On August 8 the troops in Jutland struck their blow: the infantry regiment of Zamora at Fredericia seized a number of fishing-vessels, and ferried itself over into Fünen with no difficulty. General Kindelan, the only traitor in the camp, had been kept from all knowledge of what was to happen: when he saw his troops on the move, and received an explanatory note from La Romana putting him in possession of the state of affairs, he feigned compliance in the plan, but disguised himself and fled to the nearest French cantonment, where he gave enemy a full account of the startling news. The cavalry regiments Infante and Del Rey had the same luck as their comrades of Zamora: they seized boats at Aarhuus, and, abandoning their horses, got across unopposed to Fünen.

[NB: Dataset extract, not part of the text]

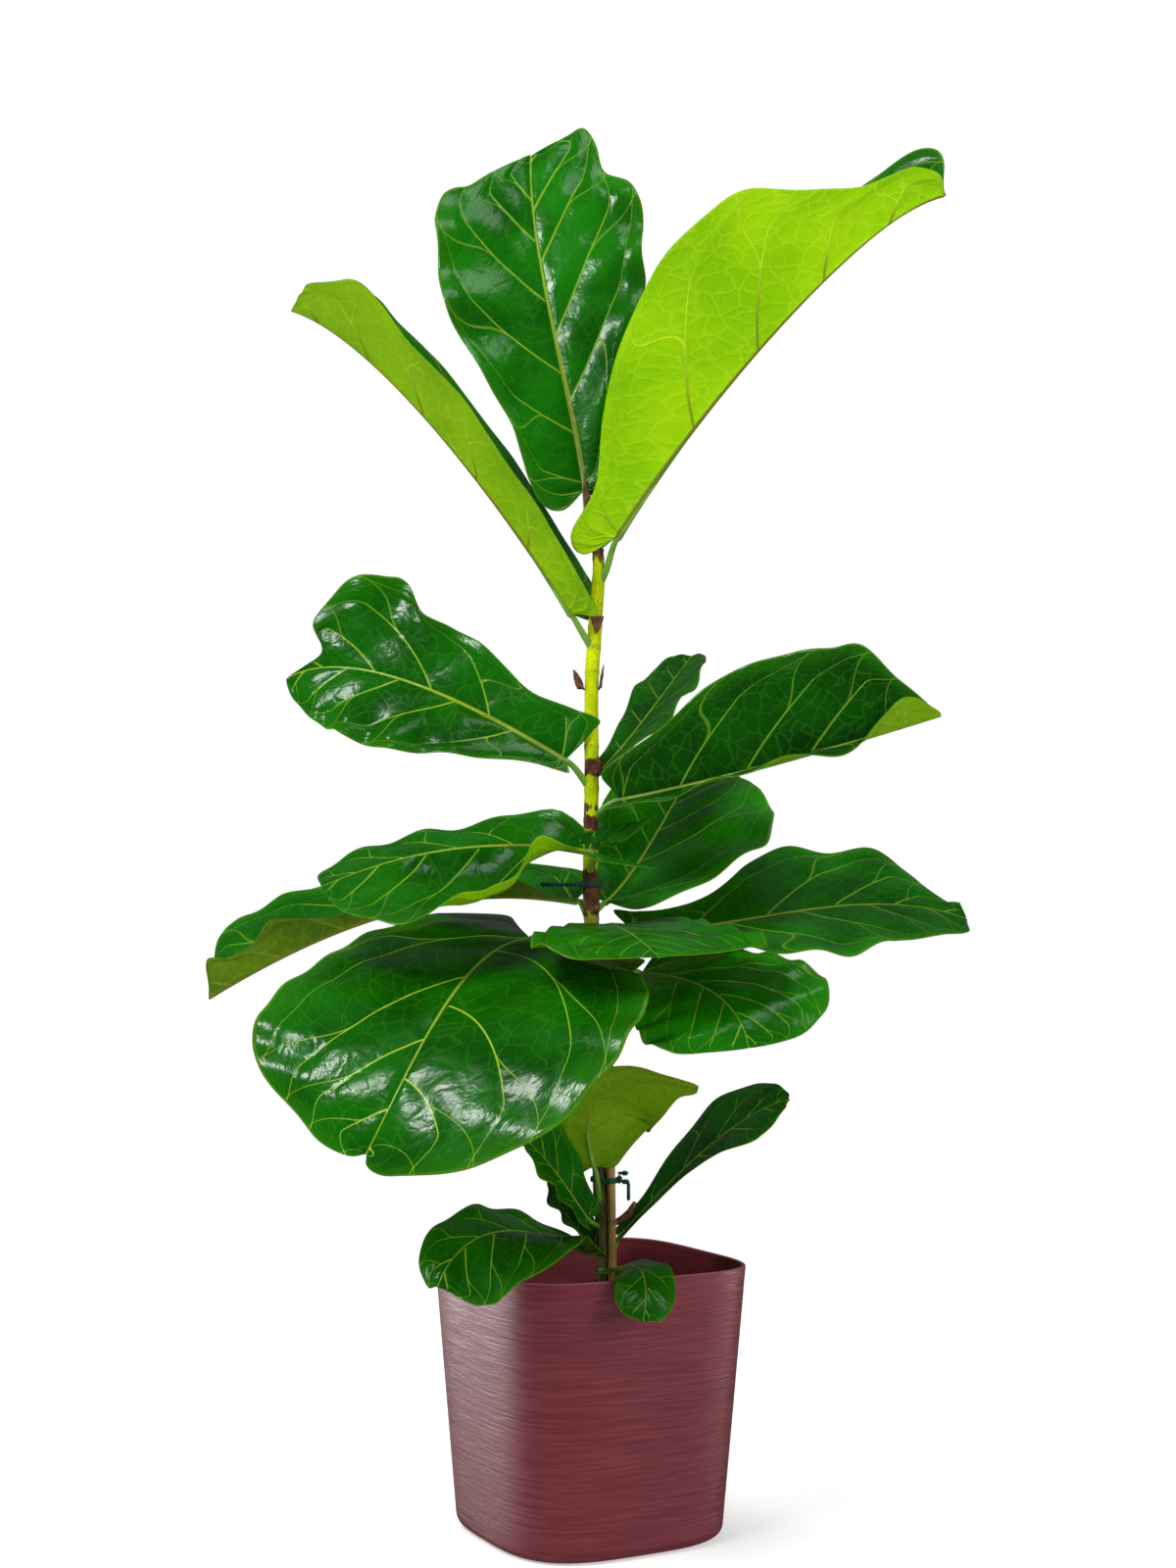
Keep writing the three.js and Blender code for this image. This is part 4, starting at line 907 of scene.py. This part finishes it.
def make_stem():
    z = np.arange(STEM_FOOT, STEM_TOP + RING_STEP, RING_STEP)
    ring = peaks(z, [(node, NODE_WIDTH, 1) for node in NODE_HEIGHTS])
    bumps = tube_noise(STEM_SIDES, 1.3, z / 22)
    radii = (stem_radius(z) * (1 + NODE_SWELL * ring))[:, None] * (1 + STEM_UNEVENNESS * bumps)
    points, faces = tube(stem_point(z), radii, STEM_SIDES)
    fields = {"height": z / 1000, "ring": ring, "husk": peaks(z, HUSKS)}
    attributes = {key: tube_values(values, STEM_SIDES) for key, values in fields.items()}
    add_piece("stem_wood", "stem", turned(points), faces, [stem_skin()], attributes=attributes)


def bamboo():
    m = Nodes("bamboo")
    streaks = m.noise(m.vector(scale=(1, 1, 0.05)), 900, 4, 0.6)
    blotches = m.noise(m.vector(scale=(1, 1, 0.3)), 70, 4)
    color = m.mix(m.ramp(streaks, 0.3, 0.7), (0.2, 0.11, 0.035), (0.4, 0.25, 0.09))
    color = m.tint(color, m.ramp(blotches, 0.5, 0.75), 0.6, (0.1, 0.05, 0.02))
    color = m.mix(m.attribute("ring"), color, (0.12, 0.07, 0.03))
    return m.finish(color, 0.42, m.bump(streaks, 0.0004))


STAKE_FOOT = 150
STAKE_LENGTH = 280
STAKE_RADIUS = 3.4
STAKE_NODES = (186, 248, 322, 392)
STAKE_SIDES = 24


def stake_line(z):
    """How far up the leaning stake a height is, as a share, and the stake's x and y there."""
    share = (z - STAKE_FOOT) / STAKE_LENGTH
    return share, 21 - 4 * share, -10 - 2 * share


def make_stake():
    z = np.arange(STAKE_FOOT, STAKE_FOOT + STAKE_LENGTH + 0.5, RING_STEP)
    share, x, y = stake_line(z)
    ring = peaks(z, [(node, 1.6, 1) for node in STAKE_NODES])
    groove = peaks(z, [(node + 3.5, 1.3, 1) for node in STAKE_NODES])
    radii = STAKE_RADIUS + 0.55 * ring - 0.25 * groove - 0.25 * share
    points, faces = tube(np.stack([x, y, z], -1), radii, STAKE_SIDES)
    attributes = {"ring": tube_values(ring, STAKE_SIDES)}
    add_piece("stake_bamboo", "stake", turned(points), faces, [bamboo()], attributes=attributes)


def tie_plastic():
    m = Nodes("tie_plastic")
    place = m.vector()
    color = m.mix(m.ramp(m.noise(place, 120, 3), 0.3, 0.7), (0.006, 0.03, 0.02), (0.015, 0.07, 0.045))
    return m.finish(color, 0.38, m.bump(m.noise(place, 900, 3), 0.0003))


BAND_HEIGHT = 4
BAND_THICKNESS = 1.5
BAND_GAP = 0.5
# The band's section: shares of its thickness outwards and of its height upwards.
BAND_SECTION = [(0.2, -0.5), (0, -0.35), (0, 0.35), (0.2, 0.5), (0.8, 0.5), (1, 0.35), (1, -0.35),
                (0.8, -0.5)]


def band(rods, z):
    """A flat band with rounded edges pulled tight round upright rods (x, y, radius)."""
    out = np.stack([np.cos(circle(96)), np.sin(circle(96))], -1)
    reach = np.stack([out @ np.array(rod[:2]) + rod[2] for rod in rods])
    chosen = np.array(rods)[reach.argmax(0)]
    loops = []
    for across, up in BAND_SECTION:
        loop = chosen[:, :2] + out * (chosen[:, 2:] + (BAND_GAP + BAND_THICKNESS * across))
        loops.append(np.column_stack([loop, np.full(len(loop), z + up * BAND_HEIGHT)]))
    return np.stack(loops, 1).reshape(-1, 3), ring_quads(len(out), len(loops), closed=True)


def rounded_block(centre, size, start):
    shell = bmesh.new()
    bmesh.ops.create_cube(shell, size=1)
    bmesh.ops.scale(shell, vec=size, verts=shell.verts)
    bmesh.ops.bevel(shell, geom=shell.edges[:], offset=0.28 * min(size), segments=3, affect="EDGES")
    shell.verts.index_update()
    points = np.array([v.co[:] for v in shell.verts]) + centre
    faces = [tuple(v.index + start for v in f.verts) for f in shell.faces]
    shell.free()
    return points, faces


def make_tie(name, rods, z, blocks, material):
    """A band with the rounded blocks (centre, size) of its buckle and its tail."""
    points, faces = band(rods, z)
    for centre, size in blocks:
        more, its = rounded_block(centre, size, len(points))
        points = np.concatenate([points, more])
        faces += its
    add_piece(name + "_band", name, turned(points), faces, [material])


LOWER_TIE_HEIGHT = 281
UPPER_TIE_HEIGHT = 524
BUCKLE_REACH = 5.1
# The upper tie's ladder tail: its slack round the stem, its length, and its rungs.
TAIL_SLACK = 2.2
TAIL_LENGTH = 37.6
TAIL_RUNGS = 9
RUNG_STEP = 3.9
# The lower tie's blocks: how far right of the stake's side and above the band, and their sizes.
BUCKLE_BLOCKS = [
    (1.5, 1, (4.8, 4.8, 6.8)), (6, 6, (5.8, 3.8, 3.8)), (3, 6, (5.8, 2.8, 2.3)),
    (6.5, -1, (6.8, 3.8, 3.8)), (9, -9, (2.8, 3.3, 14.8)), (9, -6, (3.0, 3.5, 1.6)),
    (9, -11, (3.0, 3.5, 1.6)),
]


def make_ties(material):
    z = LOWER_TIE_HEIGHT
    stem_x, stem_y, _ = stem_point(z)
    _, stake_x, stake_y = stake_line(z)
    side = stake_x + BUCKLE_REACH
    blocks = [((side + right, stake_y, z + up), size) for right, up, size in BUCKLE_BLOCKS]
    rods = [(stem_x, stem_y, float(stem_radius(z))), (stake_x, stake_y, 3.5)]
    make_tie("tie_lower", rods, z, blocks, material)
    z = UPPER_TIE_HEIGHT
    stem_x, stem_y, _ = stem_point(z)
    outer = float(stem_radius(z)) + TAIL_SLACK
    start, y = stem_x - 4, stem_y - outer - 1.2
    blocks = [((start - 19, y, z), (TAIL_LENGTH, 1.5, 2.7))]
    blocks += [((start - 4 - k * RUNG_STEP, y, z), (1.8, 2.4, 5.0)) for k in range(TAIL_RUNGS)]
    make_tie("tie_upper", [(stem_x, stem_y, outer)], z, blocks, material)


# The papery scales: lowest and highest, first and last angle round the stem in degrees, how far
# the top stands off, how pointed the top is, and how pointed the bottom.
SCALES = {
    "scale_1": (503, 530, -150, -5, 0.6, 0.25, 0),
    "scale_2": (553, 571, 200, 330, 2, 0.6, 0),
    "scale_3": (616, 632, -100, -15, 2.5, 0.7, 0),
    "scale_4": (688, 706, 140, 215, 9, 0.9, 0),
    "scale_5": (688, 710, -35, 30, 3, 0.9, 0),
    "scale_6": (734, 750, 225, 345, 0.4, 0, 0.9),
    "scale_7": (795, 808, 235, 335, 0.4, 0, 0.9),
}
SCALE_THICKNESS = 0.55


def dry_scale():
    m = Nodes("dry_scale")
    fibres = m.noise(m.vector(scale=(1, 1, 0.1)), 700, 4, 0.65)
    blotches = m.noise(m.vector(), 130, 4)
    color = m.mix(m.ramp(fibres, 0.35, 0.65), (0.05, 0.018, 0.008), (0.17, 0.07, 0.03))
    color = m.tint(color, m.ramp(blotches, 0.5, 0.7), 0.6, (0.25, 0.14, 0.06))
    return m.finish(color, 0.75, m.bump(m.math("ADD", fibres, blotches), 0.0015))


def make_scale(name, form, material):
    """A thin shell that hugs the stem and stands off it towards its ragged top."""
    low, high, begin, end, flare, point, keel = form
    rows, columns = 14, 26
    outer, inner = [], []
    for i in range(rows + 1):
        share = i / rows
        for j in range(columns + 1):
            q = j / columns
            middle = 1 - abs(2 * q - 1)
            ragged = 1 - 0.12 * abs(noise.noise(Vector((q * 7, low / 10, 0)))) * share
            rise = share * (1 - point * (1 - middle)) * ragged
            z = low + (high - low) * (rise + (1 - rise) * keel * (1 - middle))
            angle = math.radians(begin + (end - begin) * q)
            reach = float(stem_radius(z)) + 0.55 + flare * share ** 2
            reach += 0.25 * noise.noise(Vector((q * 9, share * 5, high / 10)))
            x, y, _ = stem_point(z)
            for sheet_points, off in ((inner, 0.0), (outer, SCALE_THICKNESS)):
                away = reach + off
                sheet_points.append((x + away * math.cos(angle), y + away * math.sin(angle), z))
    sheet = len(outer)
    faces, _ = sheet_faces(np.arange(sheet).reshape(rows + 1, columns + 1), sheet)
    for j in range(columns):
        faces.append((j, j + sheet, j + 1 + sheet, j + 1))
        a = sheet - 1 - columns + j
        faces.append((a, a + 1, a + 1 + sheet, a + sheet))
    add_piece(name + "_paper", name, turned(outer + inner), faces, [material])


def make_twig(name, node, path, radii, shape, material):
    """A short tube through a few points, its radii shaped by a factor for each point of its rings."""
    rings, sides = shape.shape
    q = np.linspace(0, 1, rings)
    points, faces = tube(along(path, q), along(radii, q)[:, None] * shape, sides)
    add_piece(name, node, turned(points), faces, [material])


BUD_PATH = [[1, 4, 841], [0, 5, 850], [-2, 5, 862], [-3, 4, 875]]
BUD_RADII = [3, 3.2, 2.2, 0.3]
BUD_TWIST = 3
STUB_PATH = [[19, 0, 244.5], [24, 1, 246], [33, 1, 252], [39, 1, 262]]
STUB_RADII = [2.5, 2.6, 3.1, 1.7]


# ---- The object ----

leaf_materials = [leaf_top(), leaf_under(), stalk_skin()]
for leaf_name, leaf_form in LEAVES.items():
    make_leaf(leaf_name, leaf_form, leaf_materials)
pot = make_pot()
make_soil()
make_chips()
make_stem()
make_stake()
make_ties(tie_plastic())
scale_material = dry_scale()
for scale_name, scale_form in SCALES.items():
    make_scale(scale_name, scale_form, scale_material)
bud_folds = 1 + 0.1 * np.cos(2 * circle(20) + BUD_TWIST * np.linspace(0, 1, 24)[:, None])
make_twig("bud_sheath", "bud", BUD_PATH, BUD_RADII, bud_folds, scale_material)
stub_lumps = 1 + 0.18 * tube_noise(16, 1, np.arange(20) / 3)
make_twig("stub_wood", "stub", STUB_PATH, STUB_RADII, stub_lumps, scale_material)


# ---- Stage, light and camera, in metres ----

FLOOR_REACH = 2.4
FLOOR_LIT_REACH = 0.5
WHITE = (1, 1, 1)


def stage_material():
    """Lit floor round the pot that turns into plain white glow further out."""
    m = Nodes("pale_floor")
    reach = m.node("VectorMath", {0: m.vector(scale=(1, 1, 0))}, operation="LENGTH").outputs["Value"]
    far = m.ramp(reach, FLOOR_LIT_REACH, FLOOR_REACH * 0.8)
    m.link(m.ramp(far, 0, 1, 0.42, 1.0), m.shader.inputs["Emission Strength"])
    color = m.mix(far, (0.8, 0.8, 0.8), (0, 0, 0))
    return m.finish(color, 0.9, Emission_Color=WHITE, Specular_IOR_Level=0.1)


def make_floor():
    bpy.ops.mesh.primitive_circle_add(vertices=96, radius=FLOOR_REACH, fill_type="NGON",
                                      location=(0, 0, -0.0005))
    floor = bpy.context.object
    floor.name = "floor"
    floor.data.materials.append(stage_material())
    floor.visible_glossy = False


def make_backdrop():
    """A white dome round the studio that only the camera sees, so that it adds no light or gloss."""
    m = Nodes("white_backdrop")
    bpy.ops.mesh.primitive_uv_sphere_add(segments=64, ring_count=32, radius=9)
    dome = bpy.context.object
    dome.name = "backdrop"
    dome.data.materials.append(m.finish((0, 0, 0), 1.0, Emission_Color=WHITE, Emission_Strength=1.0))
    for seen_by in ("diffuse", "glossy", "transmission", "shadow"):
        setattr(dome, "visible_" + seen_by, False)


def area_light(name, place, aim_height, size, power, gloss=False, only=None):
    """A soft light aimed at the plant's axis, for diffuse light or for gloss, perhaps on one piece."""
    light = bpy.data.lights.new(name, "AREA")
    light.shape = "RECTANGLE"
    light.size, light.size_y = size
    light.energy = power
    lamp = bpy.data.objects.new(name, light)
    bpy.context.scene.collection.objects.link(lamp)
    lamp.visible_camera = False
    lamp.visible_glossy = gloss
    lamp.visible_diffuse = not gloss
    lamp.location = turned(np.array(place) * 1000)
    aim = Vector((0, 0, aim_height)) - lamp.location
    lamp.rotation_euler = aim.to_track_quat("-Z", "Y").to_euler()
    if only is not None:
        receivers = bpy.data.collections.new(name + "_receivers")
        receivers.objects.link(only)
        lamp.light_linking.receiver_collection = receivers


make_floor()
make_backdrop()
area_light("key", (-1.15, -1.3, 2.4), 0.5, (0.9, 0.9), 60)
area_light("fill", (2.0, -1.4, 1.3), 0.6, (1.0, 1.4), 26)
area_light("top", (-0.3, 0.6, 2.8), 0.5, (1.2, 1.2), 42)
area_light("side", (-2.2, -0.2, 0.6), 0.3, (0.6, 1.2), 20)
area_light("low", (0.9, -2.1, 0.7), 0.25, (1.0, 0.6), 12)
area_light("gloss", (-1.32, -1.22, 2.2), 0.4, (0.5, 0.4), 23, gloss=True)
area_light("sheen", (0.2, -0.9, 2.8), 0.5, (0.9, 0.7), 9, gloss=True)
area_light("left_gloss", (-1.8, 0.6, 0.1), 0.1, (1.3, 0.2), 42, gloss=True, only=pot)
area_light("right_gloss", (1.7, 0.1, 0.12), 0.1, (0.4, 0.4), 14, gloss=True, only=pot)

world = bpy.data.worlds.new("studio")
world.use_nodes = True
background = world.node_tree.nodes["Background"]
background.inputs["Color"].default_value = (*WHITE, 1)
background.inputs["Strength"].default_value = 0.1
bpy.context.scene.world = world

bpy.context.scene.view_settings.view_transform = "Standard"

# The camera fitted to the pot's rim and base: its place, pitch, and focal length over image height.
CAMERA_PLACE = (0, -1735, 475)
CAMERA_PITCH = 4.4
CAMERA_FOCAL = 2117 / 1600

camera_data = bpy.data.cameras.new("camera")
camera_data.sensor_width = 36
camera_data.lens = camera_data.sensor_width * CAMERA_FOCAL
camera = bpy.data.objects.new("camera", camera_data)
bpy.context.scene.collection.objects.link(camera)
camera.location = turned(CAMERA_PLACE)
camera.rotation_euler = (math.radians(90 + CAMERA_PITCH), 0, PLANT_TURN)
bpy.context.scene.camera = camera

Their comrades of the regiment of Algarve were less lucky: they were delayed for some time by the indecision of their aged and imbecile colonel: when Costa, their senior captain, took command and marched them from Horsens towards the port of Fredericia, it was now too late. A brigade of Dutch Hussars, warned by Kindelan, beset them on the way and took them all prisoners. Costa, seeing that the responsibility would fall on his head, blew out his brains at the moment of surrender.

Romana had concentrated in Fünen nearly 8,000 men, and was so strong that the Danish general at Odense, in the centre of the island, dared not meddle with him. On August 9, 10, and 11 he passed his troops over to the smaller island of Langeland, where the regiment of Catalonia had already disarmed the Danish garrison and seized the batteries. Here he was safe, for Langeland was far out to sea, and he was now protected from the Danes by the English warships which were beginning to gather on the spot. A few isolated men from Zealand, about 150 in all, succeeded in joining the main body, having escaped from their guards and seized fishing-boats: but these were all that got away from the regiments of Asturias and Guadalajara, the mutineers of July 31.